1102 words - 4 pages

Radio Free Europe and Radio Liberty was a magnificent creation which helped in the demise of the Soviet Union. There is no doubt that the Cold War was full of deception and treachery, that it was necessary from a democratic perspective to hear the true sides of events. The innovations of the Cold War Committee enabled these two stations to beam the correct versions of events behind the Iron Curtain. For many Communist and non-communist; there was only one version of what happened, and the advent of RFE and RFL gave the conquered people the opportunity to hear both sides. Naturally, many people behind the Iron Curtain were often confused; and since there was no means to verify the accuracy of the radio’s message, most assume it was all propaganda regardless of the source.
Arch Puddington wrote a very captivation and well researched book on the impact of RFE and RL, in informing listeners, which brought about the demise of Marxism and the Eastern Bloc. Puddington signified that the success of the stations goes to the grand architects: Allen Dulles, George Kennan, and General Lucius Clay, who were firmly committed to the success of the stations. He argued that, a 1949 RFE memo refers to Kennan as the “Father of our project,” where he drafted NSC 10/2, which authorized psychological warfare, and propaganda against the enemy. (p11) Evidently, this should come as no surprise, since he was after all the main architect of the Cold War policy.
His book thus offers the reader a fascinating glimpse of RFE and RL in executing the U.S. Cold War policy, and the efforts of subversive operatives to infiltrate and sabotage both stations. Agreeably, the stations served as the paramount means of expressing America’s point of view, of the events transpiring behind the “Iron Curtain.” Puddington acknowledged that both stations played a significant role in the fight against Communist, from the materials he had researched at RFE & RL archives in Washington, D.C., (p.x). No historian can thus dispute the validity of his statements since he served as a writer and administrator for both stations from 1985-1993.
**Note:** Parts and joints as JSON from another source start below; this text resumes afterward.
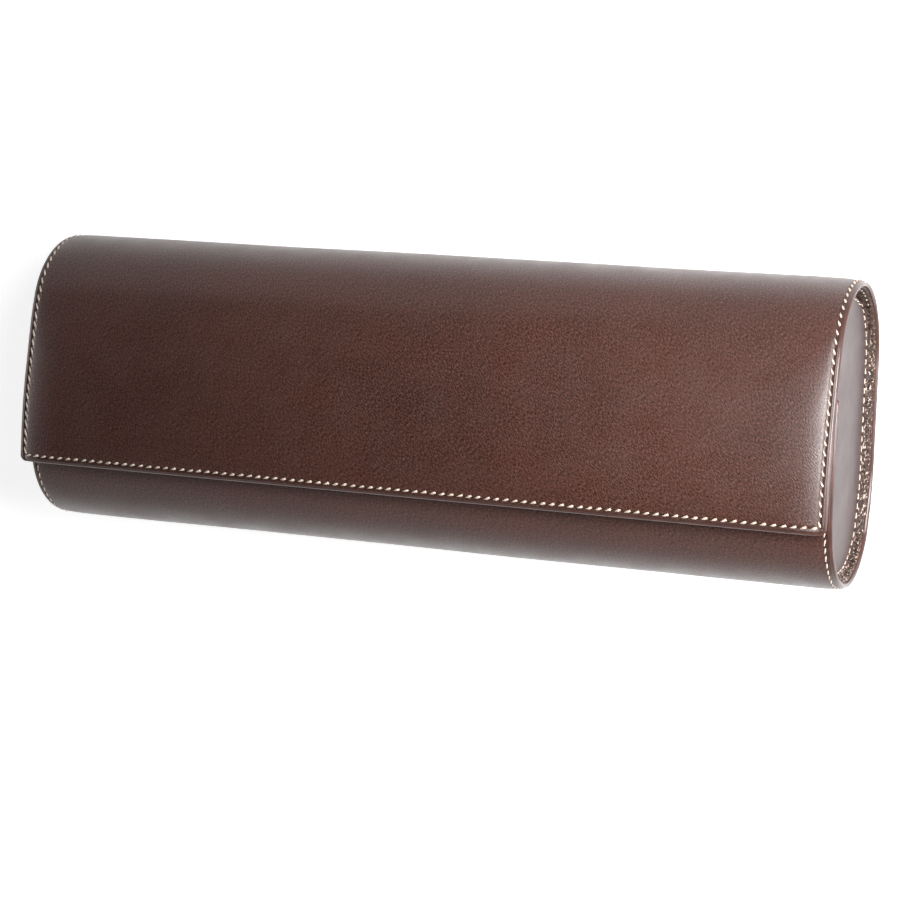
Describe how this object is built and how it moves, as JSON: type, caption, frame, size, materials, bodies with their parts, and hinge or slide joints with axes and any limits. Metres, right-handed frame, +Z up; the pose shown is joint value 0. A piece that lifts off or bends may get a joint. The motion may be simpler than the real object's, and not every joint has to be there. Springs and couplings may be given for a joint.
{
  "type": "watch storage case",
  "caption": "Rolled leather watch case with a magnetic flap over its mouth, stitched edges, recessed end panels and loose watch cushions in lined bays.",
  "frame": {"origin": "centre of the flat back that the case lies on", "axes": "+X along the case, +Y towards the round ridge where the flap is hinged, +Z up out of the flap's outer face"},
  "size_m": [0.28, 0.0978, 0.0641],
  "materials": {
    "wrap_leather": "smooth calf leather, dark brown, satin",
    "edge_paint": "burnished and painted leather edge",
    "gusset_leather": "smooth calf leather on the plate, rough on its turned flange",
    "suede": "short-nap suede lining, taupe brown",
    "cushion_suede": "padded suede",
    "board": "plain fibre board",
    "cushion_former": "stiff foam block",
    "magnet": "nickel-plated disc magnet"
  },
  "bodies": {
    "case_body": {"body_cover": "wrap_leather", "body_board": "board", "body_lining": "suede", "lip_bead": "edge_paint", "left_gusset": "gusset_leather", "right_gusset": "gusset_leather", "left_gusset_board": "board", "right_gusset_board": "board", "left_gusset_lining": "suede", "right_gusset_lining": "suede", "divider_1": "suede", "divider_2": "suede", "divider_3": "suede", "body_magnets": "magnet", "hinge_fold": "wrap_leather", "hinge_lining": "suede"},
    "flap": {"flap_cover": "wrap_leather", "flap_board": "board", "flap_lining": "suede", "flap_magnets": "magnet"},
    "watch_cushion_1": {"cushion_1": "cushion_suede", "cushion_core_1": "cushion_former"},
    "watch_cushion_2": {"cushion_2": "cushion_suede", "cushion_core_2": "cushion_former"},
    "watch_cushion_3": {"cushion_3": "cushion_suede", "cushion_core_3": "cushion_former"},
    "watch_cushion_4": {"cushion_4": "cushion_suede", "cushion_core_4": "cushion_former"}
  },
  "joints": [
    {"name": "flap_hinge", "type": "hinge", "parent": "case_body", "child": "flap", "pos_m": [0, 0.04305, 0.01066], "axis": [-1, 0, 0], "range_deg": [0, 100], "deforming": ["hinge_fold", "hinge_lining"]},
    {"name": "cushion_slide_1", "type": "slide", "parent": "case_body", "child": "watch_cushion_1", "axis": [0, 0.5739, 0.8189], "range_m": [0, 0.012]},
    {"name": "cushion_slide_2", "type": "slide", "parent": "case_body", "child": "watch_cushion_2", "axis": [0, 0.5739, 0.8189], "range_m": [0, 0.012]},
    {"name": "cushion_slide_3", "type": "slide", "parent": "case_body", "child": "watch_cushion_3", "axis": [0, 0.5739, 0.8189], "range_m": [0, 0.012]},
    {"name": "cushion_slide_4", "type": "slide", "parent": "case_body", "child": "watch_cushion_4", "axis": [0, 0.5739, 0.8189], "range_m": [0, 0.012]}
  ]
}
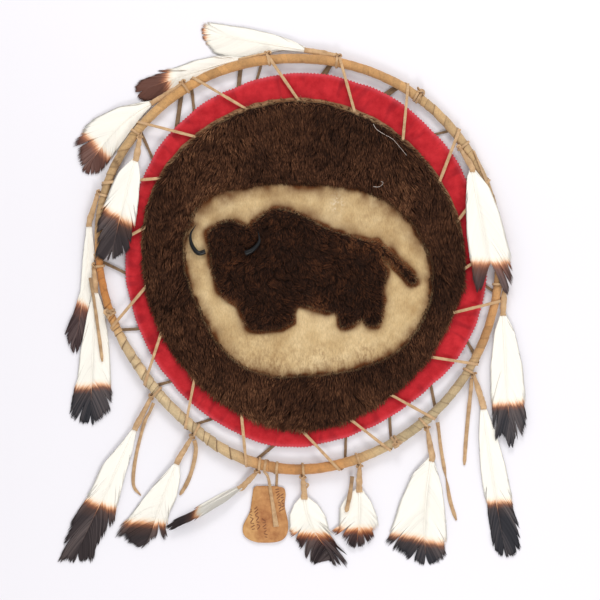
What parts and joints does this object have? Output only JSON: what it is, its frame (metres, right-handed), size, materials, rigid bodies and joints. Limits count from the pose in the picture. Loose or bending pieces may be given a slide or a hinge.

Puddington acknowledged that he had the best of Cold War intellectuals, such as the Russian author Mark P and Solomon Volkov, and the composer Dmitri Shostakovich, who were widely known in Russia, and this adds legitimacy to the stations. He connoted that throughout its period of broadcasting RFE did not promote any particular economic system and adhered to it throughout the Cold War. (p3). Likewise, both stations were unlike the BBC; in that their broadcasts were strictly aimed at the country they aspire to bring down, and the main success of their broadcasts was that they inform their audience of events that took place in their home country. He attested as a consequence of the success of the stations; the Soviets were spending huge amounts of money to jam Western broadcast to the Soviet Union and Eastern Europe.
However, despite their efforts, millions...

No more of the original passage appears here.